Too much, and his hack could be ruined. 

“I do this sort of stuff in the lab on a relatively routine basis,” he said. “I have never tried to do it in front of a live audience on stage, especially 3,000 miles from my lab. Here, I have to bring whatever I can in TSA-approved containers, so that gets a little bit tricky.”

U-V rays

Too much exposure to ultraviolet light, and you could damage your skin.  It can damage computer chips, too. 

Zonenberg exposes the chip to U-V light, and it erases the digital protections keeping him from getting to the data he wants.

The nail polish protects the “good” data. And Zonenberg manages to make his temperature-affected polish work for the live audience.

“All you’re doing is you’re trying to ensure that the ultraviolet hits the things you want erased, and not the things you want to keep,” Zonenberg said.

Now you’ve picked the chip’s lock, and you’re ready to get in.

“The goal is to get the code out from inside the chip,” he said. “What you do with that depends on your motivations.”


The most common motivation is to reverse engineer the firmware to understand how it works, according to Zonenberg.

For some hackers, the next step is cloning.

“Cloning is a significant threat,” Zonenberg said. “Especially China and their poor enforcement of IP [intellectual property] laws. They’re getting better at it, but they’re still known as a place where software piracy and so on are widespread.”

“A lot of manufacturers of expensive equipment are concerned about someone just duplicating their entire product or making a very, very close rip-off,” he added.

Another motivation—trade secrets. Or, maybe you are fighting back.

“I suspect you used my patent in your chip. I want to reverse engineer your chip for evidence I can use to show a judge,” he said.

More sinister attacks

There is another threat, said Zonenberg, a threat to industrial control systems, with machines that use chips and run factories and power plants.

However, it would take another step for an attacker with a chip to mess with industrial control equipment, he explained.

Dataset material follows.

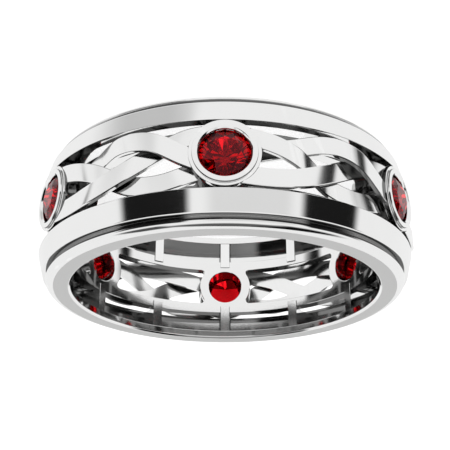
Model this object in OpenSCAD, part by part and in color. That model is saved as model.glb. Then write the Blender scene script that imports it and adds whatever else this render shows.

“Being able to get the code out is not directly a threat to the security of the system,” he said. “The risk is that it can allow me to learn things that will later allow me to compromise something else remotely.”

The chef’s motivation

Silicon hacking does not have to be a nefarious endeavor, according to Zonenberg, who taught a course on it while working on his PhD at Rensselaer Polytechnic Institute in New York, and now does this kind of hardware hacking and reverse engineering for IOActive.

“Our focus is specifically on security,” he said.

He said you can study chips to see what vulnerabilities they have that bad guys can use later to attack.

Or, he said, you may want to retrieve confidential data that you can’t access otherwise.

“For example, encryption keys from a TPM [trusted platform module] or sensitive firmware off of a device. Or, if you’re just trying understand how the device works to verify that it does what it’s labeled as doing,” he said.


Newer chips have more protection, he said.

“A lot of the more modern devices are immune to this attack, but the older ones are still out there. They’re still being used in new designs because they’re still cheap,” he said.

He said board designers should take note.

“If you are already using this chip, there is not a ton you can do, other than be aware that the attack is possible,” he said.

The hack is not new. In fact, there are YouTube videos showing the process for both good guys and bad guys to see.

But Zonenberg wants to remind people that an attacker with a few hundred dollars and a few hours of free time can pull secrets from chips that will let them defeat that same kind of chip in the future.

“It allows you to gather intelligence which may be useful in compromising it down the road,” he said.